• **What is asked**
Quote the listing below in its entirety.
———
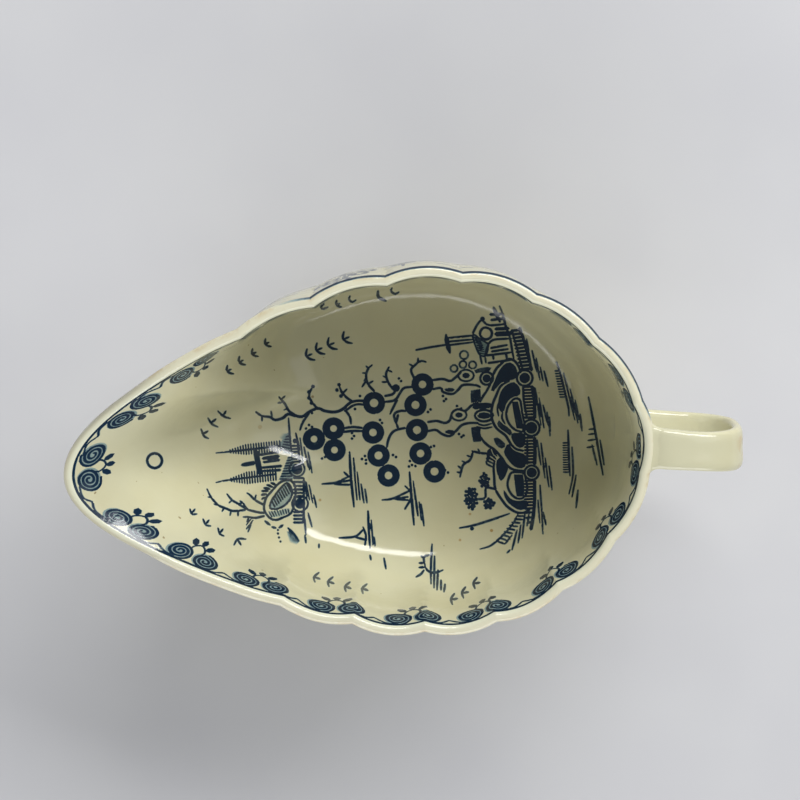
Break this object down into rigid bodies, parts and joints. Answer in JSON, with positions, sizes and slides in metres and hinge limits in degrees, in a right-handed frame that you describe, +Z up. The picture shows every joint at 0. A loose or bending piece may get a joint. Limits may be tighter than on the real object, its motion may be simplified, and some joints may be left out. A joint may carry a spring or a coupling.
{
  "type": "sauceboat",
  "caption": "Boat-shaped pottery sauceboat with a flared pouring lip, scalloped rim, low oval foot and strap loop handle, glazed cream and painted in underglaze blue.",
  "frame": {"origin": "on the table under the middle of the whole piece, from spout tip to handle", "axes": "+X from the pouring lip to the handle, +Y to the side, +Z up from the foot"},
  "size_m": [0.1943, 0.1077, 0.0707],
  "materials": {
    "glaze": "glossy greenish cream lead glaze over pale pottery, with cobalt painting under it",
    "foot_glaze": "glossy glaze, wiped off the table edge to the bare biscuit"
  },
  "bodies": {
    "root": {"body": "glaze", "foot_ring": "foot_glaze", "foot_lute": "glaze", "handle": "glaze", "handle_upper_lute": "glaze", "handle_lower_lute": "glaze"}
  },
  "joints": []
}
———
• **Full response**
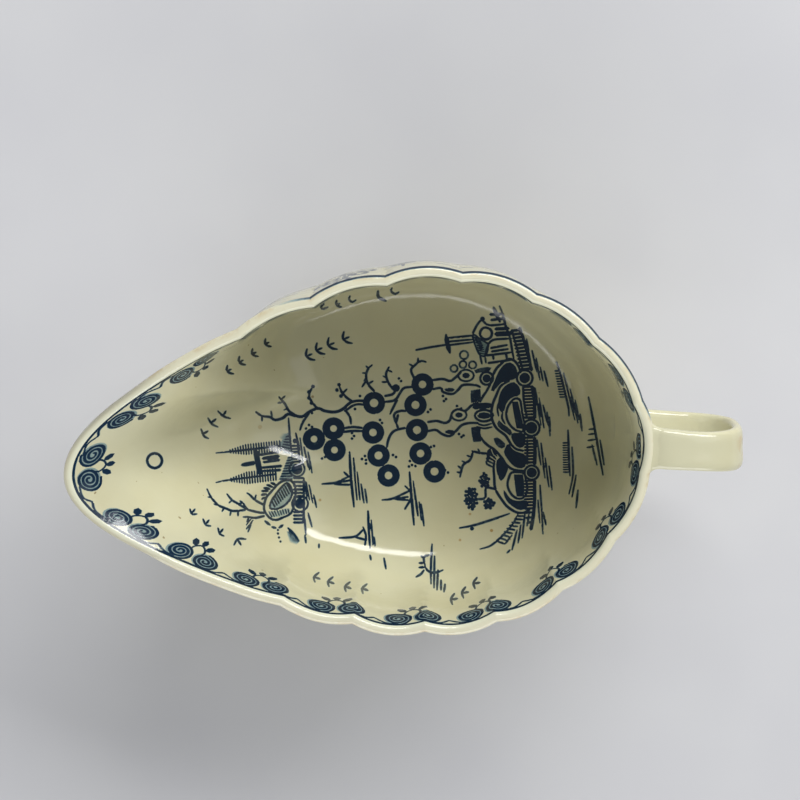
Break this object down into rigid bodies, parts and joints. Answer in JSON, with positions, sizes and slides in metres and hinge limits in degrees, in a right-handed frame that you describe, +Z up. The picture shows every joint at 0. A loose or bending piece may get a joint. Limits may be tighter than on the real object, its motion may be simplified, and some joints may be left out. A joint may carry a spring or a coupling.
{
  "type": "sauceboat",
  "caption": "Boat-shaped pottery sauceboat with a flared pouring lip, scalloped rim, low oval foot and strap loop handle, glazed cream and painted in underglaze blue.",
  "frame": {"origin": "on the table under the middle of the whole piece, from spout tip to handle", "axes": "+X from the pouring lip to the handle, +Y to the side, +Z up from the foot"},
  "size_m": [0.1943, 0.1077, 0.0707],
  "materials": {
    "glaze": "glossy greenish cream lead glaze over pale pottery, with cobalt painting under it",
    "foot_glaze": "glossy glaze, wiped off the table edge to the bare biscuit"
  },
  "bodies": {
    "root": {"body": "glaze", "foot_ring": "foot_glaze", "foot_lute": "glaze", "handle": "glaze", "handle_upper_lute": "glaze", "handle_lower_lute": "glaze"}
  },
  "joints": []
}